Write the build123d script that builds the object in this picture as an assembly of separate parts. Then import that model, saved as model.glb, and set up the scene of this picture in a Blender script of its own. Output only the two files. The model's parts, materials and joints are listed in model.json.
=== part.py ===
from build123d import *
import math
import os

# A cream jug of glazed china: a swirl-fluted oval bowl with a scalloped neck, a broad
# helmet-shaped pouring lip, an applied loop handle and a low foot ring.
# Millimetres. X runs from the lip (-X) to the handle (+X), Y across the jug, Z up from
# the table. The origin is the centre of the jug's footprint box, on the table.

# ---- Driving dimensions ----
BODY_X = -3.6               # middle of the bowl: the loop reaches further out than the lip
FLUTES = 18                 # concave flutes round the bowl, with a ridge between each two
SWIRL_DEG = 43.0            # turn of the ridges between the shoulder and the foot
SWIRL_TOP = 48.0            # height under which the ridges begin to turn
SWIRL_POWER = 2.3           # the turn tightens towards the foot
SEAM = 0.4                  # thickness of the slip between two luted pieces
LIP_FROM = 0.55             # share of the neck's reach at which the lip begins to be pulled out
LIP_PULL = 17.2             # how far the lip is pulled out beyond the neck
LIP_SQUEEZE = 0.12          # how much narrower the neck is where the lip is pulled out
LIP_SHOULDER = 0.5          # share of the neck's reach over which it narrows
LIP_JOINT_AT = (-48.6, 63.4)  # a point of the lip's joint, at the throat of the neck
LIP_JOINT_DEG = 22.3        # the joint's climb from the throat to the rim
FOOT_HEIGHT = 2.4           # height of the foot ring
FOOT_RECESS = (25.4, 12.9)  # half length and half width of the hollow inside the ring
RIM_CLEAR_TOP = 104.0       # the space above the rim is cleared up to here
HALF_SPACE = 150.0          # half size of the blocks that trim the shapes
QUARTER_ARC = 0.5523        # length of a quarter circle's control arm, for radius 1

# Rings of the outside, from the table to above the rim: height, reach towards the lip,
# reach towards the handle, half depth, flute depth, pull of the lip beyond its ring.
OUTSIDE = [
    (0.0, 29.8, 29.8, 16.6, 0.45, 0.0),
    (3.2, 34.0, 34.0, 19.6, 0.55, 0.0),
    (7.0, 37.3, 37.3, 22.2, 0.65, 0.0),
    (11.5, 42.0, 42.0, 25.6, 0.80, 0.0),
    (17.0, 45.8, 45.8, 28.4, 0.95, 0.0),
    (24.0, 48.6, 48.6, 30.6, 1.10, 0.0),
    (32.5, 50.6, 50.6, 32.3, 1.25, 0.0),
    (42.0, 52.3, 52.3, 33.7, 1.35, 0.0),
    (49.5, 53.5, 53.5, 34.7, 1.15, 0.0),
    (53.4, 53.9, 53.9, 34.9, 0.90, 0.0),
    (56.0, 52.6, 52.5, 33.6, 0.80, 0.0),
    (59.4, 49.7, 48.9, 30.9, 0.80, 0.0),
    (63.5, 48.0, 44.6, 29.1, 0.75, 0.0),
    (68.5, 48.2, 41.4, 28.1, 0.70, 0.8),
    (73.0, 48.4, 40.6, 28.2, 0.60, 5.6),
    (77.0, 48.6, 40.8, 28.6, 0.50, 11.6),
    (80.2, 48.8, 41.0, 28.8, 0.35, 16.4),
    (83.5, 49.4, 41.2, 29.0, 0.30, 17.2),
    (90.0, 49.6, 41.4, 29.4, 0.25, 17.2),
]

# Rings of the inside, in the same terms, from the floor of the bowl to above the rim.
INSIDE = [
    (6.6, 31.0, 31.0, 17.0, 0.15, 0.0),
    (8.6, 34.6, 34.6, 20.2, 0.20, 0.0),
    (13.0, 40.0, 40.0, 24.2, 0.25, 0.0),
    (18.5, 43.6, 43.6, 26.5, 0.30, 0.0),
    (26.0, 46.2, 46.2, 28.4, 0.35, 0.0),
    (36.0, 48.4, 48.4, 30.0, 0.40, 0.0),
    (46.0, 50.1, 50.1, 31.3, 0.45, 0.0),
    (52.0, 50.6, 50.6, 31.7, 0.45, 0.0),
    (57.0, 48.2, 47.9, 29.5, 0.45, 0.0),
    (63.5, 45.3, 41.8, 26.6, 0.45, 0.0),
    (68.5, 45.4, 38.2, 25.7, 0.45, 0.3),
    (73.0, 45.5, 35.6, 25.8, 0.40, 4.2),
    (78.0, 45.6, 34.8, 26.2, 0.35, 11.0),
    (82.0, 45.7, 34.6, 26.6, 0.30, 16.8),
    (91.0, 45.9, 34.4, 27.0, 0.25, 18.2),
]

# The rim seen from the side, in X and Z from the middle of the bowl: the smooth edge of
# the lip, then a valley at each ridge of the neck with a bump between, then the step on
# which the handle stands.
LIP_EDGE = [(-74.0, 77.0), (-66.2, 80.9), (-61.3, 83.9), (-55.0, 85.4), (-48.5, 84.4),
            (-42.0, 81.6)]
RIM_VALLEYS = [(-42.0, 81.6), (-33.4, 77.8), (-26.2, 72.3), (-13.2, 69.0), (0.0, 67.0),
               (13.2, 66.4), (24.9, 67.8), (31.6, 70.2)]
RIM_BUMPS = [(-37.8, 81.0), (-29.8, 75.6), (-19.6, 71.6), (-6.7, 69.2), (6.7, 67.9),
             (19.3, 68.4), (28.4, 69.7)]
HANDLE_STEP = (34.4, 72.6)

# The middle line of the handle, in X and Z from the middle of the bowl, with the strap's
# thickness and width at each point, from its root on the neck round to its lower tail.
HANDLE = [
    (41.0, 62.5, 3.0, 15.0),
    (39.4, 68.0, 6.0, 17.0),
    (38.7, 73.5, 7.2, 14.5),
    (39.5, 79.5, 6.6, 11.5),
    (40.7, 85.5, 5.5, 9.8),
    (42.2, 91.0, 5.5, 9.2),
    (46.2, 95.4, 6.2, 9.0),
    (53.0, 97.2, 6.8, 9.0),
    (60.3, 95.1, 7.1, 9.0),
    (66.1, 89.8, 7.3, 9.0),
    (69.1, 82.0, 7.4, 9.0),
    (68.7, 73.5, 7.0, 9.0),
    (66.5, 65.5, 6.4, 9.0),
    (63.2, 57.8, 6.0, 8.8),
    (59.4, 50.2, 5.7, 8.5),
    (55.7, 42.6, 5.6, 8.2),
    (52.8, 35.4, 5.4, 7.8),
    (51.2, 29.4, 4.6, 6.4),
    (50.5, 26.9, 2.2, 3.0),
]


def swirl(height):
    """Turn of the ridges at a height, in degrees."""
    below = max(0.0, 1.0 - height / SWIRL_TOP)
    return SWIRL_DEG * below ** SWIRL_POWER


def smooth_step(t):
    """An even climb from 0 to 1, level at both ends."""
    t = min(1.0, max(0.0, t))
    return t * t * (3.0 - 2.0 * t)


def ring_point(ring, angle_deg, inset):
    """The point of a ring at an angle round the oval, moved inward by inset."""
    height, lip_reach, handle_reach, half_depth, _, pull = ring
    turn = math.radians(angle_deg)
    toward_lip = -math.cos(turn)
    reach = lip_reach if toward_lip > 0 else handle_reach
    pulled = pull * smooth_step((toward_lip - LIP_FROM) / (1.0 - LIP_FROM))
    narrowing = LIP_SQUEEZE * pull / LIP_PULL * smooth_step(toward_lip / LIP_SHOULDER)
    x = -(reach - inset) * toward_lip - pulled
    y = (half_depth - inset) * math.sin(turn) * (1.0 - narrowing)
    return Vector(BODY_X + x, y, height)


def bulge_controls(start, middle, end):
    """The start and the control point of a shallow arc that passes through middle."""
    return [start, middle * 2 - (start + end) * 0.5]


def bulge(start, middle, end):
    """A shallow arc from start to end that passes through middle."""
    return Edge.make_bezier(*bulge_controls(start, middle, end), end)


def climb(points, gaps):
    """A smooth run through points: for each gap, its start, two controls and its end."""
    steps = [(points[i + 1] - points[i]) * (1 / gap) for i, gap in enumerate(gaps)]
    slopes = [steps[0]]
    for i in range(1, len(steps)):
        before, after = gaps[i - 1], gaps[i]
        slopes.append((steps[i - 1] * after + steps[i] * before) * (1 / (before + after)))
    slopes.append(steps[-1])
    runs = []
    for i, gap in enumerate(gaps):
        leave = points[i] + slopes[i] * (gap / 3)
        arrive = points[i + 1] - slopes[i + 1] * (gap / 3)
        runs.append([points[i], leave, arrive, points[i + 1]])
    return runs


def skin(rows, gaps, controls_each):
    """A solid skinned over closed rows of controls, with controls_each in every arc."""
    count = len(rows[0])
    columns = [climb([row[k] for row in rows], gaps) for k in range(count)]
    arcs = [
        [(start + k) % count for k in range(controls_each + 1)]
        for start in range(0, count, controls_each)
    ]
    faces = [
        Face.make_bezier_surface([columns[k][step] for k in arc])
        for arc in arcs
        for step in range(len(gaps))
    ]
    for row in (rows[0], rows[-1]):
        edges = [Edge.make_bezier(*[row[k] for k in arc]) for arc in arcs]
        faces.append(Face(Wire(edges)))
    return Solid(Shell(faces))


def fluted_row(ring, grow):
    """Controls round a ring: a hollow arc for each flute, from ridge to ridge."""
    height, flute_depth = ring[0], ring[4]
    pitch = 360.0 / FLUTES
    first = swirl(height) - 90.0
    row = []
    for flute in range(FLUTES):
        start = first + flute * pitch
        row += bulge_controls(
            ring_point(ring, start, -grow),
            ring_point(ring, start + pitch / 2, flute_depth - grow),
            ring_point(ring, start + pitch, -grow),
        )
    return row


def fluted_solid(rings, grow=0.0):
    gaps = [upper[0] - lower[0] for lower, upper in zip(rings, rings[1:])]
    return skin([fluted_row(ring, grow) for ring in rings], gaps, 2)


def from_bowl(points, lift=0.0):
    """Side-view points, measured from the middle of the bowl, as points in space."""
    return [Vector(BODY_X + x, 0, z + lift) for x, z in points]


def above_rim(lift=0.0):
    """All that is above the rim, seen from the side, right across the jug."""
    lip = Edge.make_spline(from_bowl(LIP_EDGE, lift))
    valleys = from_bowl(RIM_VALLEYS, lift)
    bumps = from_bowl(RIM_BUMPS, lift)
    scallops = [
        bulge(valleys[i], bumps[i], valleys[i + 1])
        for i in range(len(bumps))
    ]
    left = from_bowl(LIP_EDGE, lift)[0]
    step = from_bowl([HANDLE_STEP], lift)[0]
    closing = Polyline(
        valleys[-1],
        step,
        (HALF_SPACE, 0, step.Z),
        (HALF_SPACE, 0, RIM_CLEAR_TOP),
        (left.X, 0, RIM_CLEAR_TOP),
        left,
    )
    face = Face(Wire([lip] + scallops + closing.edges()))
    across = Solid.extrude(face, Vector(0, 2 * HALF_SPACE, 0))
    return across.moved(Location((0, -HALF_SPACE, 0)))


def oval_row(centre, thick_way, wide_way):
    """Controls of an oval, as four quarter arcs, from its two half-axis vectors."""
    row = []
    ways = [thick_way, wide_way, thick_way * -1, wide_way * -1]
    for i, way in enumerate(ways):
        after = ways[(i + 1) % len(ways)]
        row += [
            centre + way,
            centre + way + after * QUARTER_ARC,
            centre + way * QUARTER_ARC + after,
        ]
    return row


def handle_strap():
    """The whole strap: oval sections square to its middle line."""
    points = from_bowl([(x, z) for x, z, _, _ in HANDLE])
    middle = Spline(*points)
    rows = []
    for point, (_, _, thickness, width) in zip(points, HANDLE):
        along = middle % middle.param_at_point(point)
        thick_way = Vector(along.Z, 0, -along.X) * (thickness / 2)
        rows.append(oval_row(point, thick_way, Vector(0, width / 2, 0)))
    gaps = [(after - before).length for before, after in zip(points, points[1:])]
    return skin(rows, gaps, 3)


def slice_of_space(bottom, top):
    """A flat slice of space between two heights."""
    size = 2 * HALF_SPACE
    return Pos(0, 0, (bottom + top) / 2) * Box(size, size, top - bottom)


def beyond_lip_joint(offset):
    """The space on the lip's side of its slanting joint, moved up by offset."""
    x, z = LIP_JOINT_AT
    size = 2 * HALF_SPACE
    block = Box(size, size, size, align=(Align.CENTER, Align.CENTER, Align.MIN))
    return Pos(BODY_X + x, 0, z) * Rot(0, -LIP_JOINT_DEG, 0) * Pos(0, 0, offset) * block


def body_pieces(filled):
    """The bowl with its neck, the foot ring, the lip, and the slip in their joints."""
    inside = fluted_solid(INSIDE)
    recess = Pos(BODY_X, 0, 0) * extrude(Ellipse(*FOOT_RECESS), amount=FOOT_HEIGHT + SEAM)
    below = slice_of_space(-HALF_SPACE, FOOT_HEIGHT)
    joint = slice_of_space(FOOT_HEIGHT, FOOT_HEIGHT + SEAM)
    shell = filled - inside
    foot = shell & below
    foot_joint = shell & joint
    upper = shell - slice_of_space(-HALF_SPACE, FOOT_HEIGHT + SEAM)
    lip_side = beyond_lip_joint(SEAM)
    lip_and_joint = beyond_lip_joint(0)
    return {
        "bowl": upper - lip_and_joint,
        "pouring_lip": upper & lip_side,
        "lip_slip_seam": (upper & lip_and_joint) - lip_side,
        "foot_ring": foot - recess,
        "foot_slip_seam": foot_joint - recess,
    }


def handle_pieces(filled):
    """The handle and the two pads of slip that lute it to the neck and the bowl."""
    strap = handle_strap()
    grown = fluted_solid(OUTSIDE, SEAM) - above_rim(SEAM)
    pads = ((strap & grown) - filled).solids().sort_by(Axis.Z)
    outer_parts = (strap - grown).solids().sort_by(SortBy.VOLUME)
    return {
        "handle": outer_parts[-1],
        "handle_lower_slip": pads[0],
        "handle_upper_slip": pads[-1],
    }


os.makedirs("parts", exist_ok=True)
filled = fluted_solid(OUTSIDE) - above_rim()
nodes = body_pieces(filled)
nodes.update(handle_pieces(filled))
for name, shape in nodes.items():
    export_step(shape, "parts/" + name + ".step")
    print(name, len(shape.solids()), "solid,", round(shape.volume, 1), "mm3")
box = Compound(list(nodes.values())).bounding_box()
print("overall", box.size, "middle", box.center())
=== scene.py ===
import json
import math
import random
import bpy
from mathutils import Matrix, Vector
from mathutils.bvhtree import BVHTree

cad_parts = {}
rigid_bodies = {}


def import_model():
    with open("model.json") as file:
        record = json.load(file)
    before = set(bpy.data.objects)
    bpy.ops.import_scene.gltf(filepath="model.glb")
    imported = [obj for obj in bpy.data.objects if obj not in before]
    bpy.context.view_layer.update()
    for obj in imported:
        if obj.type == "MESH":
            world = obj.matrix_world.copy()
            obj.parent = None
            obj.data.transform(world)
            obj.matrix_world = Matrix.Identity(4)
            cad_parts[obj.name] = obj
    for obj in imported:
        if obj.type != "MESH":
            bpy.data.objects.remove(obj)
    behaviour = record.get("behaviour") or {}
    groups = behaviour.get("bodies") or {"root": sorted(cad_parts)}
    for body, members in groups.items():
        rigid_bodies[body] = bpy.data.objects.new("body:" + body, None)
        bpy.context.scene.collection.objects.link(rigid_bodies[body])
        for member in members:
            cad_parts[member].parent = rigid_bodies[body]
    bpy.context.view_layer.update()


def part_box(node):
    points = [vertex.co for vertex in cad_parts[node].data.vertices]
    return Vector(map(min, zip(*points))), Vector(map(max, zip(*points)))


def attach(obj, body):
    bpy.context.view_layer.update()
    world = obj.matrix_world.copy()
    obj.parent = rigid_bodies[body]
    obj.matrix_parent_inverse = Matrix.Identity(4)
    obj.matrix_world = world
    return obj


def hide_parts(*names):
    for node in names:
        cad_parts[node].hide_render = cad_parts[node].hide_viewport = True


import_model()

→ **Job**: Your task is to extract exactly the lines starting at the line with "filled = fluted_solid(OUTSIDE) - above_rim()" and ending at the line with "obj.matrix_parent_inverse = Matrix.Identity(4)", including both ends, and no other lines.

→ **Response for this exercise**:
filled = fluted_solid(OUTSIDE) - above_rim()
nodes = body_pieces(filled)
nodes.update(handle_pieces(filled))
for name, shape in nodes.items():
    export_step(shape, "parts/" + name + ".step")
    print(name, len(shape.solids()), "solid,", round(shape.volume, 1), "mm3")
box = Compound(list(nodes.values())).bounding_box()
print("overall", box.size, "middle", box.center())
=== scene.py ===
import json
import math
import random
import bpy
from mathutils import Matrix, Vector
from mathutils.bvhtree import BVHTree

cad_parts = {}
rigid_bodies = {}


def import_model():
    with open("model.json") as file:
        record = json.load(file)
    before = set(bpy.data.objects)
    bpy.ops.import_scene.gltf(filepath="model.glb")
    imported = [obj for obj in bpy.data.objects if obj not in before]
    bpy.context.view_layer.update()
    for obj in imported:
        if obj.type == "MESH":
            world = obj.matrix_world.copy()
            obj.parent = None
            obj.data.transform(world)
            obj.matrix_world = Matrix.Identity(4)
            cad_parts[obj.name] = obj
    for obj in imported:
        if obj.type != "MESH":
            bpy.data.objects.remove(obj)
    behaviour = record.get("behaviour") or {}
    groups = behaviour.get("bodies") or {"root": sorted(cad_parts)}
    for body, members in groups.items():
        rigid_bodies[body] = bpy.data.objects.new("body:" + body, None)
        bpy.context.scene.collection.objects.link(rigid_bodies[body])
        for member in members:
            cad_parts[member].parent = rigid_bodies[body]
    bpy.context.view_layer.update()


def part_box(node):
    points = [vertex.co for vertex in cad_parts[node].data.vertices]
    return Vector(map(min, zip(*points))), Vector(map(max, zip(*points)))


def attach(obj, body):
    bpy.context.view_layer.update()
    world = obj.matrix_world.copy()
    obj.parent = rigid_bodies[body]
    obj.matrix_parent_inverse = Matrix.Identity(4)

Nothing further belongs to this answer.